I'm not defending the practice. I'm just giving an educated guess as to why they do it. I'm pretty sure it's not just to be mean. They want to make money; they aren't going to refuse service for no particular reason.

The unfortunate reality in today's litigious society is that companies' decisions are predicated on whether they could be held liable in a lawsuit. The bottom line is whether they could be sued and lose a lot of money. If they have a policy of refusing to serve walk-up customers at the drive-thru window, that's going to be strong evidence in the event of a lawsuit, whereas, "Well gee, your honor, we didn't think it was very likely that anyone would be hit.", would be a losing argument in court.

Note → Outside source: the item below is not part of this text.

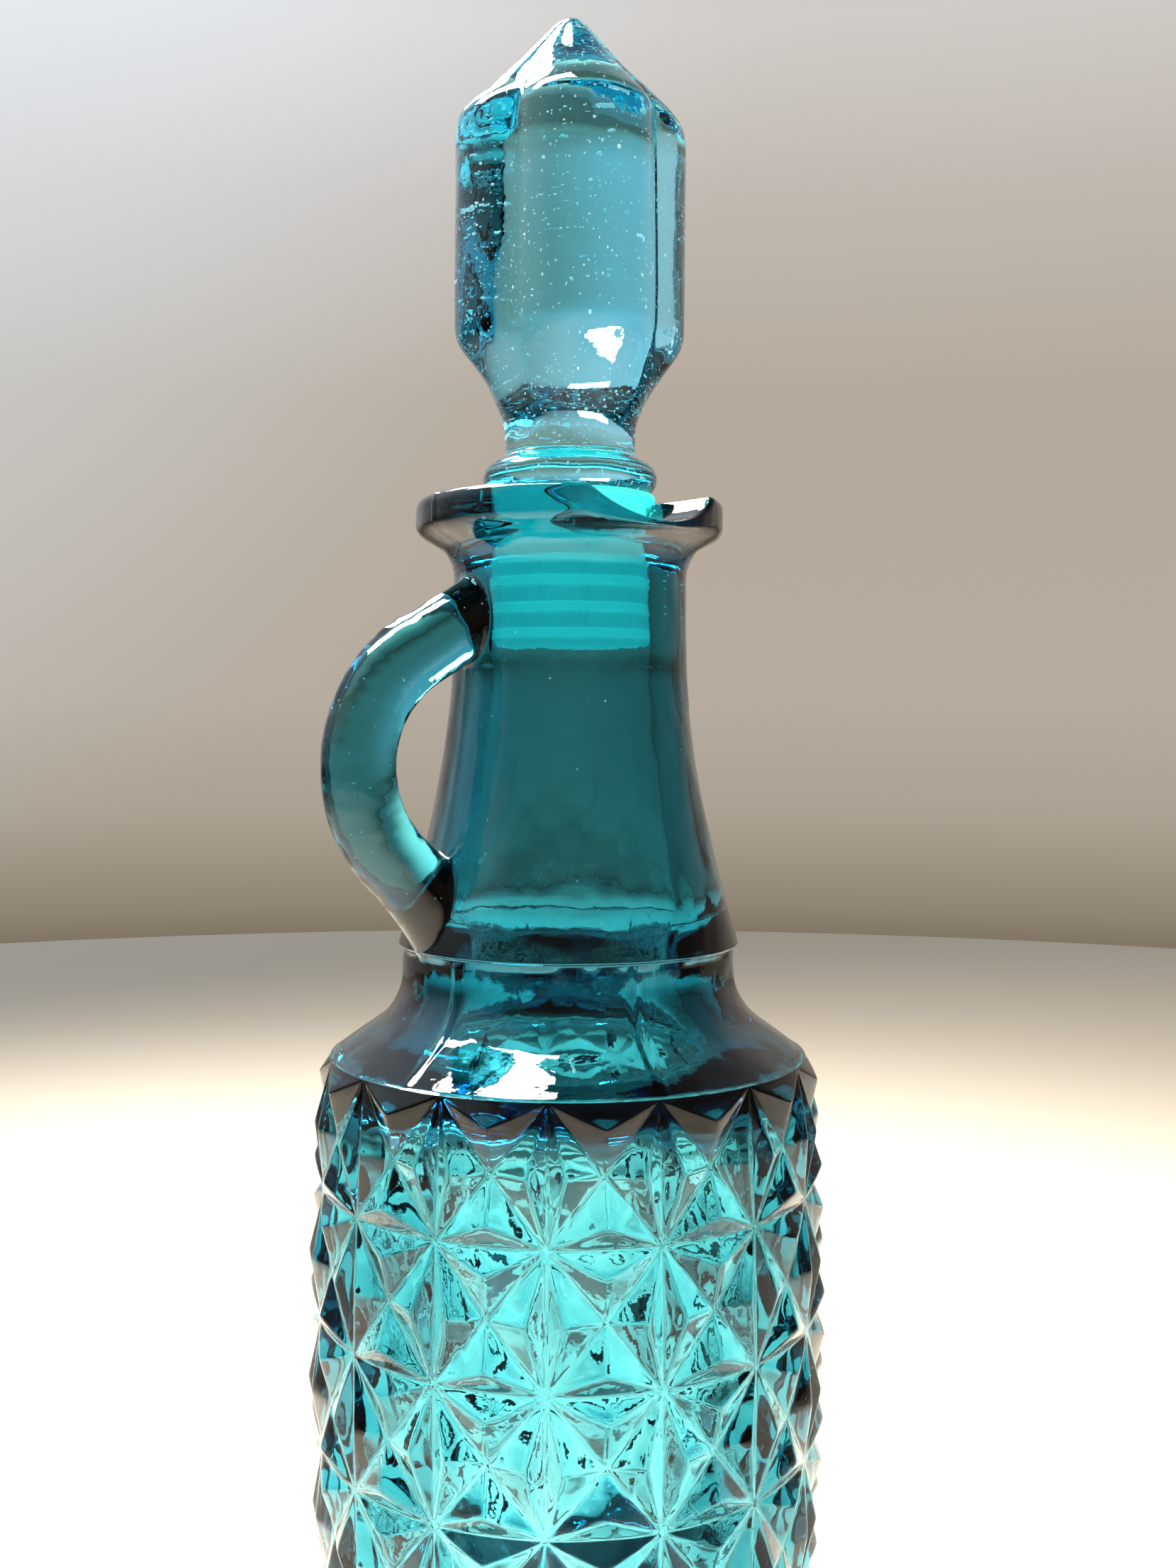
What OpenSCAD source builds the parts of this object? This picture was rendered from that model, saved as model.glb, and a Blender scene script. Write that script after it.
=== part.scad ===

Having said that, I actually think it would be more dangerous to be standing there receiving food. It takes much longer to take an order, take money, give change, prepare the food, and give it to the customer, than it does to tell the customer to leave. In addition, if the customer refuses to leave, and is hit by a car, the restaurant is less likely to be considered responsible than if they encouraged the person to stand there.
In a well-lighted driveway, with people walking across it to get to their cars and cars stopping to order anyway, what kind of danger is this? You're more likely to get hit crossing a street, and last I heard, that was legal.
It's probably not very likely, but it would only take one instance of it happening for the company to conceivably lose millions of dollars in a lawsuit.

Crossing the street is legal, but only in marked crosswalks or controlled intersections. Cities never encourage people to jaywalk.